_WORK TO DO_
From the entries that follow, reproduce exactly and only the lines from the line with "const ring = ringRoots();" to the line with "cad_parts[member].parent = rigid_bodies[body]", endpoints included.

>> START

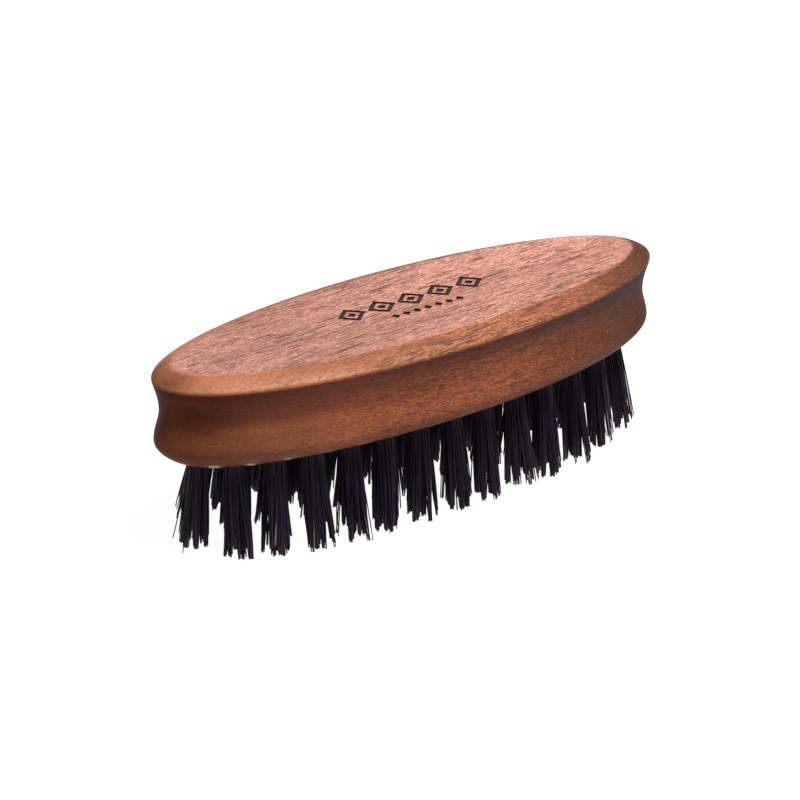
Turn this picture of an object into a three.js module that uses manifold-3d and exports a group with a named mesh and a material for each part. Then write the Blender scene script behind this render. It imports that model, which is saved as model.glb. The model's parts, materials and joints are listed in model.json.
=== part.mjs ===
// Beard brush: an oval, one-piece wooden body with a finger groove all round,
// and 45 tufts of bristle set in blind holes in its flat underside.
// Millimetres, +Z up, X along the body and Y across it.
// The trimmed bristle tips stand on Z = 0 and the flat top of the wood faces up.

import * as THREE from 'three';
import { mergeVertices } from 'three/addons/utils/BufferGeometryUtils.js';
import Module from 'manifold-3d';

const wasm = await Module();
wasm.setup();

// ---- Body outline ----
const bodyLength = 110;
const bodyWidth = 36;
const bodyThickness = 19.1;
const outlineSides = 76;

// ---- Edge profile: drops are measured down from the flat top, insets in from the widest outline ----
const topInset = 4.45; // edge of the flat top
const crestDrop = 2.1; // widest line of the upper lip
const bevelFullness = 0.35; // 0.5 is a straight bevel, less is rounder
const grooveDrop = 8.8; // deepest line of the finger groove
const grooveInset = 1.36;
const lipDrop = 14.6; // widest line of the lower lip
const lipInset = 0.2;
const lipFullness = 0.4; // how far the lip stays upright on its way to the underside
const undersideInset = 4.8; // edge of the flat underside
const stepsPerCurve = 4;

// ---- Bristle ----
const bristleLength = 18; // from the underside of the wood to the trimmed tips
const tuftRootDiameter = 3.6;
const tuftMiddleDiameter = 4.6;
const tuftTipDiameter = 5.4;
const tipRounding = 0.8;
const tuftSides = 10;
const ringLean = 3; // how far a ring tuft's tip stands outside its root
const innerLean = 0.8;

// ---- Holes and anchors ----
const fitGap = 0.3; // between a tuft or an anchor and whatever it sits in
const holeDepth = 7;
const holeSides = 12;
const anchorThickness = 0.5;
const anchorHeight = 1.6;
const anchorBite = 0.3; // how far each end of an anchor reaches into the wall of its hole
const foldThickness = 0.9; // bristle lying over the anchor

// ---- Tuft pattern ----
const ringTufts = 27;
const ringSquareness = 2.2; // 2 is an ellipse, more is squarer at the ends
const endWall = 1.4; // wood between a hole and the end of the flat underside
const sideWall = 0.3; // wood between a hole and the side of the flat underside
const ringToInnerStep = 8.7; // from the end of the ring to the first inner tuft
const pairedColumns = 7; // inner columns of two tufts, one in each row
const singleColumns = 2; // inner columns of one tuft on the centre line, at each end
const anchoredTufts = 14; // ring tufts along the front, whose anchors are modelled

// ---- Sizes that follow from those above ----
const undersideZ = bristleLength;
const topZ = undersideZ + bodyThickness;
const holeDiameter = tuftRootDiameter + 2 * fitGap;
const ringHalfLength = bodyLength / 2 - undersideInset - holeDiameter / 2 - endWall;
const ringHalfWidth = bodyWidth / 2 - undersideInset - holeDiameter / 2 - sideWall;
const rowOffset = ringHalfWidth / 3; // four rows evenly spaced across the widest part
const columnsPerSide = (pairedColumns - 1) / 2 + singleColumns;
const columnStep = (ringHalfLength - ringToInnerStep) / columnsPerSide;
const foldTopZ = undersideZ + holeDepth - fitGap;
const anchorZ = foldTopZ - foldThickness - fitGap - anchorHeight / 2;
const anchorLength = holeDiameter + 2 * anchorBite;

// ---- Materials ----
const wood = new THREE.MeshStandardMaterial({ color: 0x8a5238, roughness: 0.55, metalness: 0 });
const bristle = new THREE.MeshStandardMaterial({ color: 0x1b161a, roughness: 0.45, metalness: 0 });
const steel = new THREE.MeshStandardMaterial({ color: 0x9a9ca0, roughness: 0.35, metalness: 1 });

// A closed solid from a closed geometry, for joining and cutting.
function solidFrom(geometry) {
  const bare = geometry.clone();
  bare.deleteAttribute('normal');
  bare.deleteAttribute('uv');
  const merged = mergeVertices(bare, 1e-4);
  const corners = merged.index.array;
  const triangles = [];
  for (let i = 0; i < corners.length; i += 3) {
    const [a, b, c] = corners.slice(i, i + 3);
    if (a !== b && b !== c && c !== a) {
      triangles.push(a, b, c);
    }
  }
  return new wasm.Manifold(new wasm.Mesh({
    numProp: 3,
    vertProperties: new Float32Array(merged.attributes.position.array),
    triVerts: new Uint32Array(triangles),
  }));
}

function geometryFrom(solid) {
  const mesh = solid.getMesh();
  const geometry = new THREE.BufferGeometry();
  geometry.setAttribute('position', new THREE.BufferAttribute(mesh.vertProperties, 3));
  geometry.setIndex(new THREE.BufferAttribute(mesh.triVerts, 1));
  geometry.computeVertexNormals();
  return geometry;
}

function namedMesh(name, geometry, material) {
  const mesh = new THREE.Mesh(geometry, material);
  mesh.name = name;
  return mesh;
}

// A shape turned about the Z axis. The profile runs from its lowest to its highest point.
function turned(profile, sides) {
  return new THREE.LatheGeometry(profile, sides).rotateX(Math.PI / 2);
}

// Moves each vertex of a geometry to where the given function puts it.
function reshaped(geometry, move) {
  const positions = geometry.attributes.position;
  const point = new THREE.Vector3();
  for (let i = 0; i < positions.count; i += 1) {
    point.fromBufferAttribute(positions, i);
    move(point);
    positions.setXYZ(i, point.x, point.y, point.z);
  }
  return geometry;
}

// ---- Body ----

// The edge profile from the flat top down to the flat underside, as points of inset and drop.
function edgeProfile() {
  const profile = new THREE.CurvePath();
  const point = (inset, drop) => new THREE.Vector2(inset, drop);
  const third = (from, to) => from + (to - from) / 3;
  const bevel = new THREE.QuadraticBezierCurve(
    point(topInset, 0),
    point(bevelFullness * topInset, bevelFullness * crestDrop),
    point(0, crestDrop),
  );
  const upperGroove = new THREE.CubicBezierCurve(
    point(0, crestDrop),
    point(0, third(crestDrop, grooveDrop)),
    point(grooveInset, third(grooveDrop, crestDrop)),
    point(grooveInset, grooveDrop),
  );
  const lowerGroove = new THREE.CubicBezierCurve(
    point(grooveInset, grooveDrop),
    point(grooveInset, third(grooveDrop, lipDrop)),
    point(lipInset, third(lipDrop, grooveDrop)),
    point(lipInset, lipDrop),
  );
  const lowerLip = new THREE.QuadraticBezierCurve(
    point(lipInset, lipDrop),
    point(lipInset, lipDrop + lipFullness * (bodyThickness - lipDrop)),
    point(undersideInset, bodyThickness),
  );
  profile.curves.push(bevel, upperGroove, lowerGroove, lowerLip);
  return profile.getPoints(stepsPerCurve);
}

// A round body turned from the edge profile, then drawn out along X into an oval.
function bodyBlank() {
  const radius = bodyWidth / 2;
  const edge = edgeProfile().map(({ x: inset, y: drop }) => (
    new THREE.Vector2(radius - inset, topZ - drop)
  ));
  const onAxis = (z) => new THREE.Vector2(0, z);
  const profile = [onAxis(undersideZ), ...edge.reverse(), onAxis(topZ)];
  const stretch = (bodyLength - bodyWidth) / 2;
  return reshaped(turned(profile, outlineSides), (point) => {
    const distance = Math.hypot(point.x, point.y);
    if (distance > 0) {
      point.x += (stretch * point.x) / distance;
    }
  });
}

function holeCutter(root) {
  const below = 1;
  const radius = holeDiameter / 2;
  return new THREE.CylinderGeometry(radius, radius, holeDepth + below, holeSides)
    .rotateX(Math.PI / 2)
    .translate(root.x, root.y, undersideZ + (holeDepth - below) / 2);
}

// The room that an anchor needs, in the wood and through its tuft.
function anchorCutter(root) {
  return new THREE.BoxGeometry(
    anchorLength + 2 * fitGap,
    anchorThickness + 2 * fitGap,
    anchorHeight + 2 * fitGap,
  ).translate(root.x, root.y, anchorZ);
}

function handleBody(roots, anchoredRoots) {
  let solid = solidFrom(bodyBlank());
  for (const root of roots) {
    solid = solid.subtract(solidFrom(holeCutter(root)));
  }
  for (const root of anchoredRoots) {
    solid = solid.subtract(solidFrom(anchorCutter(root)));
  }
  return namedMesh('handle_body', geometryFrom(solid), wood);
}

// ---- Tuft pattern ----

class Ring extends THREE.Curve {
  // A superellipse that starts at the -X end and runs along the front (-Y) first.
  getPoint(t, target = new THREE.Vector2()) {
    const power = 2 / ringSquareness;
    const along = Math.cos(2 * Math.PI * t);
    const across = Math.sin(2 * Math.PI * t);
    return target.set(
      -ringHalfLength * Math.sign(along) * Math.abs(along) ** power,
      -ringHalfWidth * Math.sign(across) * Math.abs(across) ** power,
    );
  }
}

function ringRoots() {
  const ring = new Ring();
  ring.arcLengthDivisions = 40 * ringTufts;
  return ring.getSpacedPoints(ringTufts).slice(0, ringTufts);
}

function innerRoots() {
  const roots = [];
  for (let column = -columnsPerSide; column <= columnsPerSide; column += 1) {
    const x = column * columnStep;
    if (Math.abs(column) > columnsPerSide - singleColumns) {
      roots.push(new THREE.Vector2(x, 0));
    } else {
      roots.push(new THREE.Vector2(x, -rowOffset), new THREE.Vector2(x, rowOffset));
    }
  }
  return roots;
}

// The way a tuft leans: straight out from the ring's oval at its root.
function outward(root) {
  return new THREE.Vector2(root.x / ringHalfLength ** 2, root.y / ringHalfWidth ** 2).normalize();
}

// ---- Tufts and anchors ----

// A tuft: its folded root stands in the hole, and below the wood it flares and leans.
function tuftGeometry(root, lean) {
  const rootRadius = tuftRootDiameter / 2;
  const tipRadius = tuftTipDiameter / 2;
  const profile = [
    new THREE.Vector2(0, 0),
    new THREE.Vector2(tipRadius - tipRounding, 0),
    new THREE.Vector2(tipRadius, tipRounding),
    new THREE.Vector2(tuftMiddleDiameter / 2, undersideZ / 2),
    new THREE.Vector2(rootRadius, undersideZ),
    new THREE.Vector2(rootRadius, foldTopZ - foldThickness),
    new THREE.Vector2(rootRadius / 2, foldTopZ),
    new THREE.Vector2(0, foldTopZ),
  ];
  const direction = outward(root);
  return reshaped(turned(profile, tuftSides), (point) => {
    const share = Math.max(0, 1 - point.z / undersideZ);
    point.x += root.x + lean * share * direction.x;
    point.y += root.y + lean * share * direction.y;
  });
}

function tuft(name, root, lean, hasAnchor) {
  let solid = solidFrom(tuftGeometry(root, lean));
  if (hasAnchor) {
    solid = solid.subtract(solidFrom(anchorCutter(root)));
  }
  return namedMesh(name, geometryFrom(solid), bristle);
}

// A flat strip of metal across the hole, inside the fold of the tuft.
function anchor(name, root) {
  const mesh = namedMesh(name, new THREE.BoxGeometry(anchorLength, anchorThickness, anchorHeight), steel);
  mesh.position.set(root.x, root.y, anchorZ);
  return mesh;
}

// ---- The brush ----

const numbered = (stem, index) => `${stem}_${String(index + 1).padStart(2, '0')}`;

const ring = ringRoots();
const inner = innerRoots();
const brush = new THREE.Group();
brush.add(handleBody([...ring, ...inner], ring.slice(0, anchoredTufts)));
ring.forEach((root, index) => {
  const hasAnchor = index < anchoredTufts;
  brush.add(tuft(numbered('tuft_ring', index), root, ringLean, hasAnchor));
  if (hasAnchor) {
    brush.add(anchor(numbered('anchor', index), root));
  }
});
inner.forEach((root, index) => {
  brush.add(tuft(numbered('tuft_inner', index), root, innerLean, false));
});

export default brush;
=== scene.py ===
# %% [markdown]
# # A beard brush
# The brush is a palm-sized oval of walnut, routed from one block, with tufts of dark boar bristle
# standing in blind holes on its flat side. This lesson loads the engineered frame of the brush,
# keeps its sizes, and gives every piece its finished shape and material.
# The frame comes first: every length and place below is read from it or set beside it in millimetres.

# %% Load the frame
import json
import math
import random

import bmesh
import bpy
from mathutils import Matrix, Vector

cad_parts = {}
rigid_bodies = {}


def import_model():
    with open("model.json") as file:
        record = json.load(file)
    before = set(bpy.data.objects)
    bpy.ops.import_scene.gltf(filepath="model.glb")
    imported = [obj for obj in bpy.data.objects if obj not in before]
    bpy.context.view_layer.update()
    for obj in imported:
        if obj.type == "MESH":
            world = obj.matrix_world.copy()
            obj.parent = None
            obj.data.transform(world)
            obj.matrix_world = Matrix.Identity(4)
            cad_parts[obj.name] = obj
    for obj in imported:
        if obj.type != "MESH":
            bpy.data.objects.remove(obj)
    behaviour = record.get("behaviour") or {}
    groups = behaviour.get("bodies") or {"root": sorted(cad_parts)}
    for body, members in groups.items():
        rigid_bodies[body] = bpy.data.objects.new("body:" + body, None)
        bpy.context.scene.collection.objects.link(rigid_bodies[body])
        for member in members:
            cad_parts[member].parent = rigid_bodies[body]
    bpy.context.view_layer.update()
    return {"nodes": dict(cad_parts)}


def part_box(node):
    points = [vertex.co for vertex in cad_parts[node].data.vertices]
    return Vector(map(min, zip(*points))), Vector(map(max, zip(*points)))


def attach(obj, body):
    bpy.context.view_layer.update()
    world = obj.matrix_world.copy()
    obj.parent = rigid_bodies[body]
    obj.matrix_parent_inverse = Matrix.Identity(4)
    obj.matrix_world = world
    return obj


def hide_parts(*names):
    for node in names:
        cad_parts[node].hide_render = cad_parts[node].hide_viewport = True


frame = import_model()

mm = 0.001

# %% [markdown]
# ## Where things are
# The wood's box gives its length, width and height. Each tuft leans, so its box says little about
# where it is rooted. Its highest points are in the hole and its lowest ones are at the trimmed tips,
# and the middle of each group gives the two ends of the tuft.

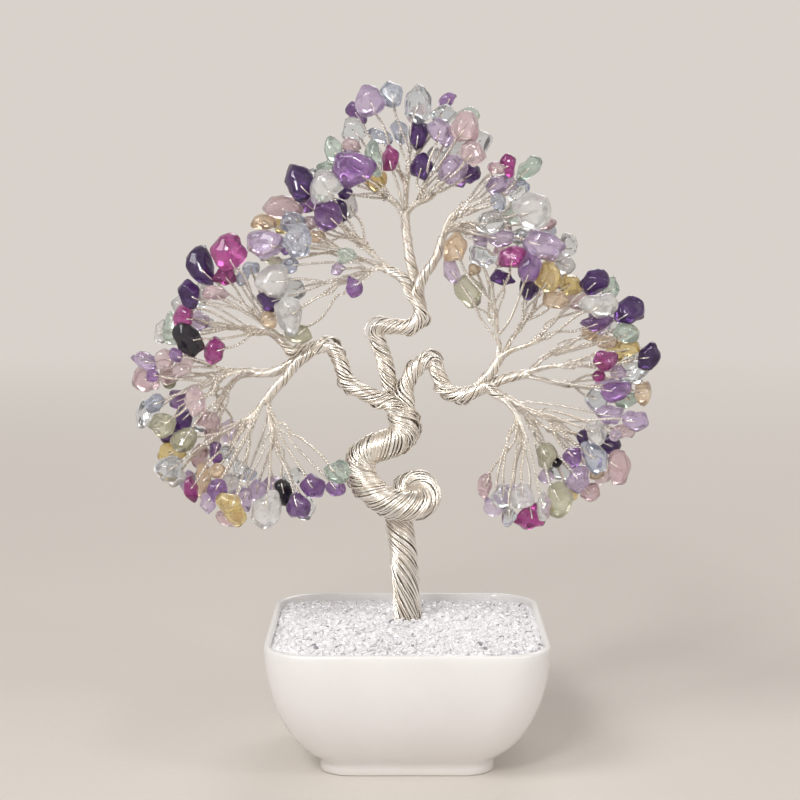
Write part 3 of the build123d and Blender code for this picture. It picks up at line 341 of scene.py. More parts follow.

>> END

_RESULT_
const ring = ringRoots();
const inner = innerRoots();
const brush = new THREE.Group();
brush.add(handleBody([...ring, ...inner], ring.slice(0, anchoredTufts)));
ring.forEach((root, index) => {
  const hasAnchor = index < anchoredTufts;
  brush.add(tuft(numbered('tuft_ring', index), root, ringLean, hasAnchor));
  if (hasAnchor) {
    brush.add(anchor(numbered('anchor', index), root));
  }
});
inner.forEach((root, index) => {
  brush.add(tuft(numbered('tuft_inner', index), root, innerLean, false));
});

export default brush;
=== scene.py ===
# %% [markdown]
# # A beard brush
# The brush is a palm-sized oval of walnut, routed from one block, with tufts of dark boar bristle
# standing in blind holes on its flat side. This lesson loads the engineered frame of the brush,
# keeps its sizes, and gives every piece its finished shape and material.
# The frame comes first: every length and place below is read from it or set beside it in millimetres.

# %% Load the frame
import json
import math
import random

import bmesh
import bpy
from mathutils import Matrix, Vector

cad_parts = {}
rigid_bodies = {}


def import_model():
    with open("model.json") as file:
        record = json.load(file)
    before = set(bpy.data.objects)
    bpy.ops.import_scene.gltf(filepath="model.glb")
    imported = [obj for obj in bpy.data.objects if obj not in before]
    bpy.context.view_layer.update()
    for obj in imported:
        if obj.type == "MESH":
            world = obj.matrix_world.copy()
            obj.parent = None
            obj.data.transform(world)
            obj.matrix_world = Matrix.Identity(4)
            cad_parts[obj.name] = obj
    for obj in imported:
        if obj.type != "MESH":
            bpy.data.objects.remove(obj)
    behaviour = record.get("behaviour") or {}
    groups = behaviour.get("bodies") or {"root": sorted(cad_parts)}
    for body, members in groups.items():
        rigid_bodies[body] = bpy.data.objects.new("body:" + body, None)
        bpy.context.scene.collection.objects.link(rigid_bodies[body])
        for member in members:
            cad_parts[member].parent = rigid_bodies[body]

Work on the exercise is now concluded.